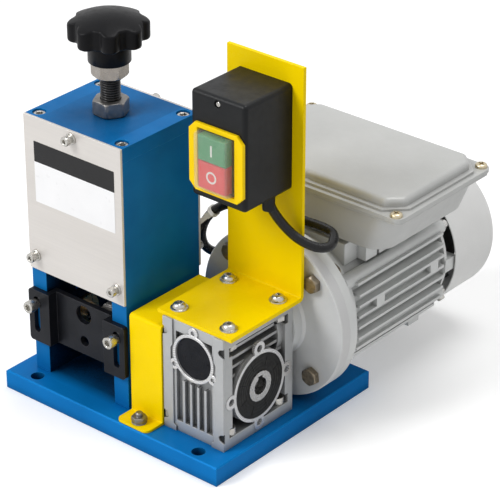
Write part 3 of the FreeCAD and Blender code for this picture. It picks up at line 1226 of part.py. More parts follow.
switch_width = size("switch_width", 52.4, "switch box, left to right")
switch_depth = size("switch_depth", 53, "switch box, front to back")
switch_height = size("switch_height", 86, "switch box height")
switch_low = size("switch_low", 91.8, "switch box above the bracket's foot")
switch_wall = size("switch_wall", 2.5, "switch box walls")
switch_rounding = size("switch_rounding", 3.5, "switch box's rounded edges")
bezel_width = size("bezel_width", 52, "switch frame, left to right")
bezel_height = size("bezel_height", 55, "switch frame's height")
bezel_cut = size("bezel_cut", 6, "switch frame's cut corners")
bezel_proud = size("bezel_proud", 2.7, "switch frame's thickness")
bezel_middle = size("bezel_middle", 34.5, "switch frame's middle above the box's bottom")
opening_width = size("opening_width", 35, "switch frame's opening, left to right")
opening_height = size("opening_height", 47, "switch frame's opening, height")
button_width = size("button_width", 26, "push buttons, left to right")
start_height = size("start_height", 20, "start button's height")
stop_height = size("stop_height", 22, "stop button's height")
button_proud = size("button_proud", 7.5, "push buttons ahead of the box")
button_depth = size("button_depth", 18, "push buttons, front to back")
button_travel = size("button_travel", 3, "push buttons' travel")
button_gap = size("button_gap", 0.4, "gap round the push buttons")
cover_proud = size("cover_proud", 9, "clear cover ahead of the box")
cover_wall = size("cover_wall", 0.8, "clear cover's thickness")
module_depth = size("module_depth", 30, "contact block, front to back")
lead_exit_x = size("lead_exit_x", 18, "lead's way out of the box, right of its middle")
lead_exit_y = size("lead_exit_y", 36, "lead's way out of the box, behind its front")
grommet = size("grommet", 11, "grommet in the switch box's floor")

bracket_z = base_thickness + box_height
bracket = new_body("switch_bracket", gear_x, gear_y, bracket_z)
pad(bracket, "YZ", -bracket_width / 2, bracket_width / 2, outline(
    (-bracket_front, 0), (bracket_back, 0), (bracket_back, bracket_height),
    (bracket_back - bracket_sheet, bracket_height), (bracket_back - bracket_sheet, bracket_sheet),
    (-bracket_front, bracket_sheet)))
pocket(bracket, "XY", 0, bracket_sheet,
       *[disc(x, y, m6 + 0.5) for x, y in mirrored(foot_screw_x, foot_screw_y)])
dress(bracket, "Fillet", bracket_bend, lambda edge: is_along(edge, "x")
      and near(edge.BoundBox.YMin, bracket_back - bracket_sheet)
      and near(edge.BoundBox.ZMin, bracket_sheet))
dress(bracket, "Fillet", bracket_bend + bracket_sheet, lambda edge: is_along(edge, "x")
      and near(edge.BoundBox.YMin, bracket_back) and near(edge.BoundBox.ZMin, 0))

guard_x = tower_x + tower_width / 2 + guard_left + guard_width / 2
guard_y = tower_front - guard_wall_y
guard = new_body("shaft_guard", guard_x, guard_y, base_thickness)
pad(guard, "YZ", -guard_width / 2, guard_width / 2, outline(
    (guard_sheet - guard_tab, 0), (guard_sheet, 0), (guard_sheet, guard_height - guard_sheet),
    (guard_reach, guard_height - guard_sheet), (guard_reach, guard_height),
    (0, guard_height), (0, guard_sheet), (guard_sheet - guard_tab, guard_sheet)))
stud_spot = (guard_stud[0] - guard_x, guard_stud[1] - guard_y)
pocket(guard, "XY", 0, guard_sheet, disc(*stud_spot, m6 + 0.5))
dress(guard, "Fillet", 5, lambda edge: is_along(edge, "z")
      and near(edge.BoundBox.YMin, guard_sheet - guard_tab))
dress(guard, "Fillet", 1, lambda edge: is_along(edge, "x")
      and ((near(edge.BoundBox.YMin, 0) and near(edge.BoundBox.ZMin, guard_sheet))
           or (near(edge.BoundBox.YMin, guard_sheet)
               and near(edge.BoundBox.ZMin, guard_height - guard_sheet))))
dress(guard, "Fillet", guard_sheet + 1, lambda edge: is_along(edge, "x")
      and near(edge.BoundBox.YMin, 0) and near(edge.BoundBox.ZMin, guard_height))

bracket_screws = new_body("bracket_screws", gear_x, gear_y, base_thickness)
dome_seat = box_height + bracket_sheet
dome_places = mirrored(foot_screw_x, foot_screw_y)
dome_top = dome_seat + dome_height
pad(bracket_screws, "XY", dome_seat, dome_top, *[disc(x, y, m6_head) for x, y in dome_places])
dress(bracket_screws, "Fillet", dome_height - 1.2, lambda edge: near(edge.BoundBox.ZMin, dome_top))
pocket(bracket_screws, "XY", dome_top - m6 * 0.35, dome_top,
       *[hexagon(x, y, m6 * 0.6) for x, y in dome_places])
pad(bracket_screws, "XY", top_face - pocket_height + 1.5, dome_seat, *[disc(x, y, m6) for x, y in dome_places])
pad(bracket_screws, "XY", top_face - m6 * 0.8, top_face, *[hexagon(x, y, m6_head) for x, y in dome_places])
stud = (guard_stud[0] - gear_x, guard_stud[1] - gear_y)
pad(bracket_screws, "XY", -thread_depth + 1, stud_height, disc(*stud, m6))
dress(bracket_screws, "Fillet", m6 * 0.4, lambda edge: near(edge.BoundBox.ZMin, stud_height))
pad(bracket_screws, "XY", guard_sheet, guard_sheet + m6 * 0.85, hexagon(*stud, m6_head, 12))

cap_screws(base_screws, "XY", base_thickness + foot_thickness, 1, foot_places, m6, m6_head,
           foot_thickness + thread_depth - 2)

switch_x = gear_x
switch_z = bracket_z + switch_low
switch_front = bracket_back - bracket_sheet - switch_depth
switch_box = new_body("switch_box", switch_x, gear_y + switch_front, switch_z)
pad(switch_box, "XY", 0, switch_height, box(0, switch_depth / 2, switch_width, switch_depth))
dress(switch_box, "Fillet", switch_rounding, lambda edge: not near(edge.BoundBox.YMin, switch_depth))
pocket(switch_box, "XZ", switch_wall, switch_depth,
       box(0, switch_height / 2, switch_width - 2 * switch_wall, switch_height - 2 * switch_wall))
pocket(switch_box, "XZ", 0, switch_wall, box(0, bezel_middle, opening_width - 1, opening_height - 1))
pocket(switch_box, "XZ", 0, 1.6, disc(0, switch_height - 5.5, 6))
pocket(switch_box, "XY", 0, switch_wall, disc(lead_exit_x, lead_exit_y, grommet - 2))

bezel = new_body("switch_bezel", switch_x, gear_y + switch_front, switch_z + bezel_middle)
pad(bezel, "XZ", -bezel_proud, 0, cut_box(bezel_width, bezel_height, bezel_cut))
pocket(bezel, "XZ", -bezel_proud, 0, box(0, 0, opening_width, opening_height))
dress(bezel, "Fillet", 0.8, lambda edge: near(edge.BoundBox.YMax, -bezel_proud))

clear = new_body("switch_cover", switch_x, gear_y + switch_front, switch_z + bezel_middle)
cover_x, cover_z = opening_width - 0.2, opening_height - 0.2
pad(clear, "XZ", -cover_proud, 0, box(0, 0, cover_x, cover_z))
dress(clear, "Fillet", 3.5, lambda edge: not near(edge.BoundBox.YMax, 0) or is_along(edge, "y"))
pocket(clear, "XZ", -cover_proud + cover_wall, 0,
       box(0, 0, cover_x - 2 * cover_wall - 2, cover_z - 2 * cover_wall - 2))

module = new_body("switch_module", switch_x, gear_y + switch_front, switch_z + bezel_middle)
module_width = opening_width - 2
module_height = opening_height - 2
pad(module, "XZ", 0, module_depth, box(0, 0, module_width, module_height))
buttons_low = -(start_height + stop_height + button_gap) / 2
stop_middle = buttons_low + stop_height / 2
start_middle = buttons_low + stop_height + button_gap + start_height / 2
well = button_depth - button_proud + button_travel + touch_gap
for middle, height in ((start_middle, start_height), (stop_middle, stop_height)):
    pocket(module, "XZ", 0, well, box(0, middle, button_width + 2 * touch_gap, height + 2 * touch_gap))


def push_button(label, middle, height):
    """A push button, cushion-edged in front."""
    body = new_body(label, switch_x, gear_y + switch_front - button_proud, switch_z + bezel_middle + middle)
    pad(body, "XZ", 0, button_depth, box(0, 0, button_width, height))
    dress(body, "Fillet", 1.2, lambda edge: near(edge.BoundBox.YMax, 0))
    return body


push_button("start_button", start_middle, start_height)
push_button("stop_button", stop_middle, stop_height)


# Lead from the switch to the motor: it leaves the box downwards, passes round the bracket's edge,
# runs back behind the bracket, drops between the tower and the flange, and turns up into a gland
# under the terminal box. A tie is drawn round it behind the bracket.

gland_flats = size("gland_flats", 17, "gland across flats")
gland_length = size("gland_length", 13, "gland below the box")
tie_width = size("tie_width", 3.6, "cable tie's band")
tie_wall = size("tie_wall", 1.1, "cable tie's thickness")
tie_tail = size("tie_tail", 14, "cable tie's tail")

glands = new_body("cable_glands", gear_x, motor_y, motor_z)
gland_place = (-gland_x, gland_y)
lead_hole = lead_diameter + 2 * running
pad(glands, "XY", box_seat - gland_length, box_seat - 6, disc(*gland_place, gland_flats - 2))
pad(glands, "XY", box_seat - 6, box_seat, hexagon(*gland_place, gland_flats))
pad(glands, "XY", box_seat, box_seat + box_wall + 4, disc(*gland_place, 12))
pad(glands, "XY", box_seat + box_wall, box_seat + box_wall + 3, hexagon(*gland_place, gland_flats - 2))
dress(glands, "Fillet", 3, lambda edge: near(edge.BoundBox.ZMax, box_seat - gland_length))
exit_place = (as_size(lead_exit_x), gear_y + switch_front + lead_exit_y - motor_y)
floor = switch_z - motor_z
pad(glands, "XY", floor - 1.2, floor, disc(*exit_place, grommet))
pad(glands, "XY", floor, floor + switch_wall, disc(*exit_place, grommet - 2))
pad(glands, "XY", floor + switch_wall, floor + switch_wall + 1.2, disc(*exit_place, grommet))
pocket(glands, "XY", box_seat - gland_length, box_seat + box_wall + 4, disc(*gland_place, lead_hole))
pocket(glands, "XY", floor - 1.2, floor + switch_wall + 1.2, disc(*exit_place, lead_hole))

exit_x = (switch_x + lead_exit_x).value
exit_y = (gear_y + switch_front + lead_exit_y).value
gland_at_x = (gear_x - gland_x).value
gland_at_y = (motor_y + gland_y).value
lead_route = [
    (exit_x, exit_y, 211),
    (exit_x, exit_y, 198),
    (exit_x + 4.5, exit_y + 4.1, 186),
    (101.3, 3.1, 174),
    (111.1, 5.8, 168),
    (121, 12.7, 163),
    (125.4, 21.7, 162),
    (122, 30.5, 163.5),
    (116.5, 36.5, 165),
    (107, 36, 167),
    (95, 32.5, 168.5),
    (80, 30, 169.8),
    (57, 30.5, 169.2),
    (34, 29, 166),
    (13.5, 27, 158.5),
    (-1.5, 25.8, 143),
    (-9.5, 28, 125),
    (-12, 36, 108),
    (-9.5, 50, 98),
    (-2.5, 65, 95.5),
    (5.5, 77.5, 102.5),
    (gland_at_x, gland_at_y, 120),
    (gland_at_x, gland_at_y, 139.5),
]


def tube_along(route, diameter):
    """A tube of straight runs joined by tangent arcs, and the radii of those arcs."""
    points = [Vector(*spot) for spot in route]
    edges = []
    radii = []
    start = points[0]
    for before, corner, after in zip(points, points[1:], points[2:]):
        back, ahead = before - corner, after - corner
        shorter = 0.45 * min(back.Length, ahead.Length)
        half_turn = (math.pi - back.getAngle(ahead)) / 2
        radii.append(shorter / math.tan(half_turn))
        back.normalize()
        ahead.normalize()
        arc_start, arc_end = corner + back * shorter, corner + ahead * shorter
        inwards = back + ahead
        inwards.normalize()
        sag = radii[-1] * (1 / math.cos(half_turn) - 1)
        edges.append(Part.LineSegment(start, arc_start).toShape())
        edges.append(Part.Arc(arc_start, corner + inwards * sag, arc_end).toShape())
        start = arc_end
    edges.append(Part.LineSegment(start, points[-1]).toShape())
    path = Part.Wire(edges)
    first = points[1] - points[0]
    section = Part.Wire([Part.makeCircle(diameter / 2, points[0], first)])
    tube = path.makePipeShell([section], True, False)
    expected = math.pi * diameter ** 2 / 4 * path.Length
    print("tube radii", [round(radius, 1) for radius in radii])
    print("tube length", round(path.Length), "volume", round(tube.Volume / expected, 4))
    return tube


doc.recompute()
lead = doc.addObject("Part::Feature", "switch_lead")
lead.Label = "switch_lead"
lead.Shape = tube_along(lead_route, sheet.lead_diameter)
lead.Placement = Placement()

tie_before, tie_after = Vector(*lead_route[14]), Vector(*lead_route[15])
tie_spot = tie_before + (tie_after - tie_before) * 0.5
tie = new_body("cable_tie", *tie_spot, Rotation(Vector(0, 0, 1), tie_after - tie_before))
tie_inner = lead_diameter / 2
tie_outer = tie_inner + tie_wall
rings(tie, "XY", -tie_width / 2, tie_width / 2, [(0, 0)], tie_outer * 2, tie_inner * 2)
pad(tie, "XY", -tie_width / 2 - 0.7, tie_width / 2 + 0.7, box(0, -tie_outer - 1.4, 5, 4))
pad(tie, "XY", 0, tie_tail, box(0, -tie_outer - 2.6, tie_width, tie_wall))


# Every piece is checked, and then written to a file of its own name.

doc.recompute()
pieces = [item for item in doc.Objects if item.TypeId in ("PartDesign::Body", "Part::Feature")]
for item in doc.Objects:
    if "Invalid" in item.State or "Error" in item.State:
        raise RuntimeError("%s failed: %s" % (item.Label, item.State))
for piece in pieces:
    if piece.Shape.isNull() or not piece.Shape.isValid():
        raise RuntimeError("%s has no valid shape" % piece.Label)
os.makedirs("parts", exist_ok=True)
for piece in pieces:
    piece.Shape.exportStep("parts/%s.step" % piece.Label)
    print(piece.Label, len(piece.Shape.Solids), round(piece.Shape.Volume))
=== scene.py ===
import bmesh
import bpy
import math
from mathutils import Matrix, Vector


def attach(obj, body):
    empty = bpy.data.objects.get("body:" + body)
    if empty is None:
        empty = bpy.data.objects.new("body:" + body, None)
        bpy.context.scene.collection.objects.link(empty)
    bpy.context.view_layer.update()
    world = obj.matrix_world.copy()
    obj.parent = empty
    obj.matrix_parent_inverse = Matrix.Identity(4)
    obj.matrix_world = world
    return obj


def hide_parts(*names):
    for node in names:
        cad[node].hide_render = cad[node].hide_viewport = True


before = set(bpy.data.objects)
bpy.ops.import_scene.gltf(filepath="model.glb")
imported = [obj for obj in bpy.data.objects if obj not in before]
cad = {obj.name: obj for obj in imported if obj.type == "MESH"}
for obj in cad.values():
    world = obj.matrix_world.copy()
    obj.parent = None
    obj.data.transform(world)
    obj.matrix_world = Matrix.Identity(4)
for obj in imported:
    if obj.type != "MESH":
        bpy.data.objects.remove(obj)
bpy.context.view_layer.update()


# The camera stands off the machine's front right corner and looks a little down on it, as the
# photographer did with a long lens.
eye = Vector((1.1096, -1.2350, 1.0199))
looked_at = Vector((0.02185, 0.05135, 0.11129))
camera = bpy.data.objects.new("camera", bpy.data.cameras.new("camera"))
bpy.context.scene.collection.objects.link(camera)
camera.data.sensor_width = 36
camera.data.lens = 174.8
camera.data.clip_end = 20
camera.location = eye
camera.rotation_euler = (looked_at - eye).to_track_quat("-Z", "Y").to_euler()
bpy.context.scene.camera = camera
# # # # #
■ Problem: Output exactly the lines running from the line containing "# Every piece" through the line containing "bpy.data.objects.remove(obj)", and only those lines.

■ Expected answer:
# Every piece is checked, and then written to a file of its own name.

doc.recompute()
pieces = [item for item in doc.Objects if item.TypeId in ("PartDesign::Body", "Part::Feature")]
for item in doc.Objects:
    if "Invalid" in item.State or "Error" in item.State:
        raise RuntimeError("%s failed: %s" % (item.Label, item.State))
for piece in pieces:
    if piece.Shape.isNull() or not piece.Shape.isValid():
        raise RuntimeError("%s has no valid shape" % piece.Label)
os.makedirs("parts", exist_ok=True)
for piece in pieces:
    piece.Shape.exportStep("parts/%s.step" % piece.Label)
    print(piece.Label, len(piece.Shape.Solids), round(piece.Shape.Volume))
=== scene.py ===
import bmesh
import bpy
import math
from mathutils import Matrix, Vector


def attach(obj, body):
    empty = bpy.data.objects.get("body:" + body)
    if empty is None:
        empty = bpy.data.objects.new("body:" + body, None)
        bpy.context.scene.collection.objects.link(empty)
    bpy.context.view_layer.update()
    world = obj.matrix_world.copy()
    obj.parent = empty
    obj.matrix_parent_inverse = Matrix.Identity(4)
    obj.matrix_world = world
    return obj


def hide_parts(*names):
    for node in names:
        cad[node].hide_render = cad[node].hide_viewport = True


before = set(bpy.data.objects)
bpy.ops.import_scene.gltf(filepath="model.glb")
imported = [obj for obj in bpy.data.objects if obj not in before]
cad = {obj.name: obj for obj in imported if obj.type == "MESH"}
for obj in cad.values():
    world = obj.matrix_world.copy()
    obj.parent = None
    obj.data.transform(world)
    obj.matrix_world = Matrix.Identity(4)
for obj in imported:
    if obj.type != "MESH":
        bpy.data.objects.remove(obj)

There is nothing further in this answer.